In sum, we find that both debtors were entitled minimum statutory damages under S.C. Code Ann. § 9-507(1) (Supp. 2000). Additionally, we deem (1) the practice of having customers sign both an unconditional sales contract and a conditional bailment agreement and (2) outright deception regarding credit approval SCUTPA violations. Finally, because the facts necessary to establish the SCUTPA violation were not inconsistent with the facts required to establish the UCC violation, we hold that the Singletons could bring claims under both statutes.

AFFIRMED.

WALLER, BURNETT, PLEICONES, JJ., and Acting Justice James R. Barber, III., concur.


[1] Stokes realized a substantial profit on both the re-sale of the Silverado and the sale of the Dakota trade-in. Stokes was able to re-sell the Silverado for $2,595 more than the amount due under the Singleton contract.

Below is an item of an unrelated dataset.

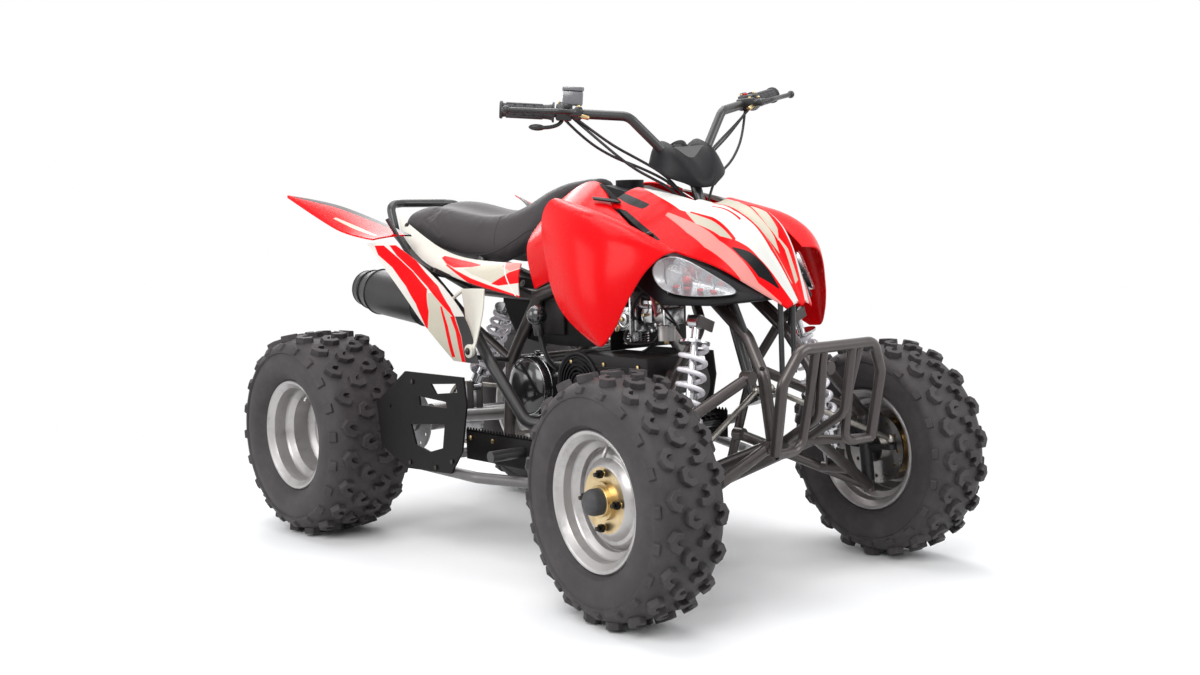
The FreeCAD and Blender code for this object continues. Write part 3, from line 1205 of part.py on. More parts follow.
def shrouds():
    return both_sides(panel(SHROUD_SHARES, INWARD_DOWN))


def tail_wings():
    return both_sides(panel(WING_SHARES, DOWN))


def rear_flanks():
    return both_sides(panel(FLANK_SHARES, INWARD_BACK))


def side_panels():
    return both_sides(panel(SIDE_PANEL_SHARES, INWARD_DOWN))


def seat():
    """Long saddle, low in its middle, its nose climbing over the tank."""
    rows = []
    for x, y, low, high in SEAT_SHARES:
        middle = (low + high) / 2
        row = [place(x, 0, high), place(x, y * 0.75, high - (high - low) * 0.10), place(x, y, middle),
               place(x, y * 0.90, low), place(x, 0, low),
               place(x, -y * 0.90, low), place(x, -y, middle), place(x, -y * 0.75, high - (high - low) * 0.10)]
        rows.append(row)
    return closed_body(rows)


def tank():
    """Fuel tank between the shrouds with its filler neck and cap."""
    rows = []
    for x, y, low, high in TANK_SHARES:
        rows.append([place(x, y * 0.7, high), place(x, y, high * 0.6 + low * 0.4), place(x, y, low),
                     place(x, -y, low), place(x, -y, high * 0.6 + low * 0.4), place(x, -y * 0.7, high)])
    body = faceted(rows)
    spot = place(*FILLER_SHARES)
    neck = rod(spot - Vector(0, 0, CAP_HEIGHT), spot + Vector(0, 0, CAP_HEIGHT), FILLER_RADIUS)
    return union([body, neck])


def lamp_shell():
    return faceted([places(row) for row in NACELLE_SHARES])


def headlamp_shells():
    return both_sides(lamp_shell())


def headlamp_lenses():
    points = places(LENS_SHARES)
    middle = points[0]
    for p in points[1:]:
        middle = middle + p
    middle = middle * (1 / len(points))
    faces = []
    back = Vector(-LENS_WALL, -LENS_WALL, 0) * LENS_DEPTH_SHARE
    crown = middle + Vector(LENS_WALL, LENS_WALL, 0)
    heel = middle + back
    for one, two in zip(points, points[1:] + points[:1]):
        faces.append(Part.Face(Part.makePolygon([one, two, crown, one])))
        faces.append(Part.Face(Part.makePolygon([two, one, heel, two])))
    solid = Part.makeSolid(Part.makeShell(faces))
    if solid.Volume < 0:
        solid.reverse()
    return both_sides(solid.cut(lamp_shell()))


def grab_bar():
    half = places(GRAB_SHARES)
    other = [on_side(p, RIGHT) for p in half[::-1]]
    return tube(half + other, BUMPER_TUBE).cut(frame_room())


def heel_guards():
    """Sheet guard beside each heel, standing against the side bar."""
    outer_y = SIDE_BAR_SHARES[3][1] * HALF_WIDTH + SIDE_BAR_TUBE + FIT_GAP + PLATE_WALL
    outward = Y_AXIS * outer_y
    sheet = plate([place(x, 0, z) + outward for x, z in GUARD_SHARES], PLATE_WALL, INWARD)
    cuts = [plate([place(x, 0, z) + outward for x, z in window], PLATE_WALL, INWARD) for window in GUARD_WINDOW_SHARES]
    x_share, z_share = GUARD_HOLE_SHARES
    hole = place(x_share, 0, z_share) + outward
    cuts.append(rod(hole, hole - Y_AXIS * PLATE_WALL, GUARD_HOLE_RADIUS))
    return both_sides(sheet.cut(cuts))


def side_bars():
    return both_sides(tube(places(SIDE_BAR_SHARES), SIDE_BAR_TUBE).cut(frame_room()))


def foot_pegs():
    start = place(*PEG_SHARES)
    foot = place(*PEG_FOOT_SHARES)
    strut = tube([foot, start, start + Y_AXIS * PEG_LENGTH], PEG_RADIUS)
    return both_sides(strut.cut([frame_room()]))


def held(route, radius, body):
    """A stay that starts on the frame and ends on the face of the body that it carries."""
    bar = tube(places(route), radius).cut([frame_room(), body])
    start = place(*route[0])
    solids = sorted(bar.Solids, key=lambda solid: solid.distToShape(Part.Vertex(start))[0])
    return solids[0]


def panel_stays():
    """Steel stays between the frame and the panels, lamps, seat, tank and silencer."""
    carried = {
        "hood": (hood(), STAY_RADIUS, HOOD_STAY_SHARES),
        "shrouds": (shrouds(), STAY_RADIUS, SHROUD_STAY_SHARES),
        "fenders": (front_fenders(), STAY_RADIUS, FENDER_STAY_SHARES),
        "wings": (tail_wings(), STAY_RADIUS, WING_STAY_SHARES),
        "flanks": (rear_flanks(), STAY_RADIUS, FLANK_STAY_SHARES),
        "panels": (side_panels(), STAY_RADIUS, PANEL_STAY_SHARES),
        "seat": (seat(), SEAT_PAD_RADIUS, SEAT_STAY_SHARES),
        "tank": (tank(), SEAT_PAD_RADIUS, TANK_STAY_SHARES),
        "lamps": (headlamp_shells(), STAY_RADIUS, LAMP_STAY_SHARES),
    }
    shapes = []
    for body, radius, routes in carried.values():
        for route in routes:
            stay = held(route, radius, body)
            shapes += [stay, mirror(stay)]
    shapes.append(held(MUFFLER_STAY_SHARES, STAY_RADIUS, muffler()))
    return Part.makeCompound(shapes)


def chassis_parts():
    return {
        "frame": frame(),
        "upper_arms": upper_arms(),
        "lower_arms": lower_arms(),
        "dampers": dampers(),
        "springs": springs(),
        "front_bumper": front_bumper(),
        "swingarm": swingarm(),
        "chain": chain(),
        "engine_case": engine_case(),
        "engine_cylinder": engine_cylinder(),
        "fan_cover": fan_cover(),
        "exhaust_pipe": exhaust_pipe().cut([engine_cylinder(), engine_case()]),
        "muffler": muffler(),
        "carburettor": carburettor(),
        "hood": hood(),
        "front_fenders": front_fenders(),
        "shrouds": shrouds(),
        "tail_wings": tail_wings(),
        "rear_flanks": rear_flanks(),
        "side_panels": side_panels(),
        "seat": seat(),
        "tank": tank(),
        "headlamp_shells": headlamp_shells(),
        "headlamp_lenses": headlamp_lenses(),
        "grab_bar": grab_bar(),
        "heel_guards": heel_guards(),
        "side_bars": side_bars(),
        "foot_pegs": foot_pegs(),
        "panel_stays": panel_stays(),
    }


def main():
    os.makedirs("parts", exist_ok=True)
    nodes = dict(chassis_parts())
    nodes["rear_axle"] = rear_axle()
    nodes["rear_rims"] = rear_rims()
    nodes["rear_tyres"] = rear_tyres()
    for side, name in ((LEFT, "left"), (RIGHT, "right")):
        wheel = front_wheel(side)
        nodes["front_tyre_" + name] = wheel["tyre"]
        nodes["front_rim_" + name] = wheel["rim"]
        nodes["front_hub_" + name] = wheel["hub"]
        nodes["knuckle_" + name] = knuckle(side)
        nodes["tie_rod_" + name] = tie_rod(side)
    nodes["handlebar"] = handlebar()
    nodes["steering_stem"] = steering_stem()
    nodes["grips"] = grips()
    nodes["controls"] = controls()
    nodes["instrument_pod"] = instrument_pod()
    for name, shape in nodes.items():
        shape.exportStep(os.path.join("parts", name + ".step"))
        print(name, shape.isValid(), len(shape.Solids), round(shape.Volume))


main()
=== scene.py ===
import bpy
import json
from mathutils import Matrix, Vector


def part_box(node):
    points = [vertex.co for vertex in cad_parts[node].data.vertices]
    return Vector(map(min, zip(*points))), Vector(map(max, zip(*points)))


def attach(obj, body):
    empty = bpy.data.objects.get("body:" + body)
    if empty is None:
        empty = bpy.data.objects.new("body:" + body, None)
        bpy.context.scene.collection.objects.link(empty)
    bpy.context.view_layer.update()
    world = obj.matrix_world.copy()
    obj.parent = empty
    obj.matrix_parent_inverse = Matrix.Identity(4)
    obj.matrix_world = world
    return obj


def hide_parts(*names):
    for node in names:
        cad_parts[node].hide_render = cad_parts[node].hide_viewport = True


bl_info = {
    "name": "Quad Bike Looks",
    "version": (1, 0, 0),
    "blender": (4, 5, 0),
    "location": "View3D > Sidebar > Quad Bike",
    "description": "Finishes and detail pieces of a sport quad bike, built around its solid model",
    "category": "Object",
}

import json
import math

import bmesh
import bpy
from bpy.props import FloatProperty, FloatVectorProperty, IntProperty, PointerProperty
from mathutils import Matrix, Vector

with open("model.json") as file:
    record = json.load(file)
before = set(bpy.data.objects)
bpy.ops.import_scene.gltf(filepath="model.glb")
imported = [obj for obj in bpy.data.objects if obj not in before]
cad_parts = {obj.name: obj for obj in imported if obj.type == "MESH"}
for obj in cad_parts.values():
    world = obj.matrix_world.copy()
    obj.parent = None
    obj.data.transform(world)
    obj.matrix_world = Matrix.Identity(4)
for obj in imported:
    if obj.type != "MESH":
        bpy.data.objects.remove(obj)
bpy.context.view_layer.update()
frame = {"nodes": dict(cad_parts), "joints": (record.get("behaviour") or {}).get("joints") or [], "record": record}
JOINTS = {joint["name"]: joint for joint in frame["joints"]}
X_AXIS = Vector((1, 0, 0))
Y_AXIS = Vector((0, 1, 0))
Z_AXIS = Vector((0, 0, 1))
SIDES = (("left", 1), ("right", -1))

# A place is given in thousandths of the CAD part's own scale: forward from the rear axle, left and up
REAR_AXLE = Vector(JOINTS["roll_rear"]["pos_m"])
FRONT_AXLE_X = sum(Vector(JOINTS["roll_front_" + name]["pos_m"]).x for name, side in SIDES) / 2
WHEELBASE = FRONT_AXLE_X - REAR_AXLE.x
STATION = WHEELBASE * 0.81
HALF_WIDTH = STATION * 0.4
HEIGHT = STATION
STEPS = 1000


def station(x):
    return REAR_AXLE.x + x / STEPS * STATION


def place(x, y, z):
    return Vector((station(x), y / STEPS * HALF_WIDTH, z / STEPS * HEIGHT))


def places(spots):
    return [place(*spot) for spot in spots]


def beside(x, y, z):
    """A place whose y is in metres."""
    return Vector((station(x), y, z / STEPS * HEIGHT))


def offsets(base, *steps):
    """Points a few steps in metres away from a base."""
    return [base + Vector(step) for step in steps]


def y_times(point, share):
    return Vector((point.x, point.y * share, point.z))


def angles(count, start=0.0):
    return [math.tau * index / count + start for index in range(count)]


# Sizes and colours that a user may change

class QuadSizes(bpy.types.PropertyGroup):
    lug_height: FloatProperty(name="Lug height", description="How far the knobs stand from the tyre",
                              default=0.0125, unit="LENGTH")
    lug_count: IntProperty(name="Lugs in a row", description="Knobs in one row round a tyre", default=20)
    round_steps: IntProperty(name="Round steps", description="Flats round a wheel", default=96)


class QuadPaint(bpy.types.PropertyGroup):
    red: FloatVectorProperty(name="Red", description="Main colour of the panels", subtype="COLOR", size=4,
                             default=(0.80, 0.003, 0.006, 1))
    cream: FloatVectorProperty(name="Cream", description="Pale stripes and panels", subtype="COLOR", size=4,
                               default=(0.70, 0.68, 0.60, 1))
    black: FloatVectorProperty(name="Black", description="Black mouldings", subtype="COLOR", size=4,
                               default=(0.0055, 0.0050, 0.0065, 1))
    rubber: FloatVectorProperty(name="Rubber", description="Tyres and grips", subtype="COLOR", size=4,
                                default=(0.030, 0.026, 0.027, 1))
    frame_grey: FloatVectorProperty(name="Frame grey", description="Painted tubes", subtype="COLOR", size=4,
                                    default=(0.062, 0.052, 0.050, 1))
    silver: FloatVectorProperty(name="Silver", description="Painted wheel rims", subtype="COLOR", size=4,
                                default=(0.37, 0.355, 0.35, 1))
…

And the Dakota trade-in was sold for a cash price of $14,000, giving Stokes a $7,326 profit (after Stokes made repairs and paid off the lien). Therefore, Stokes realized a profit of $9,921 by conducting the Singleton transaction in the manner that it did.

[2] By the parties’ consent, the cases were consolidated before trial.

[3] Unless otherwise stated, the Code sections refer to the former Article 9, the law applicable at the time the underlying lawsuit was filed. In July 2001, Article 9 was significantly revised, and we address the applicable revisions when appropriate.

[4] Reasonable notification may not be required when the “collateral is perishable or threatens to decline speedily in value or is of a type customarily sold on a recognized market” or when the debtor has signed, after default, “a statement renouncing or modifying his right to notification of sale.” S.C. Code Ann. § 36-9-504(3) (Supp. 2000).

[5] The South Carolina Reporter’s Comment in revised Article 9 confirms that Crane had the following effect: “a secured party can be liable to multiple debtors and secondary obligors for minimum damages with respect to a single secured obligation.” Comment to S.C. Code. Ann. § 36-9-625 (Supp. 2001).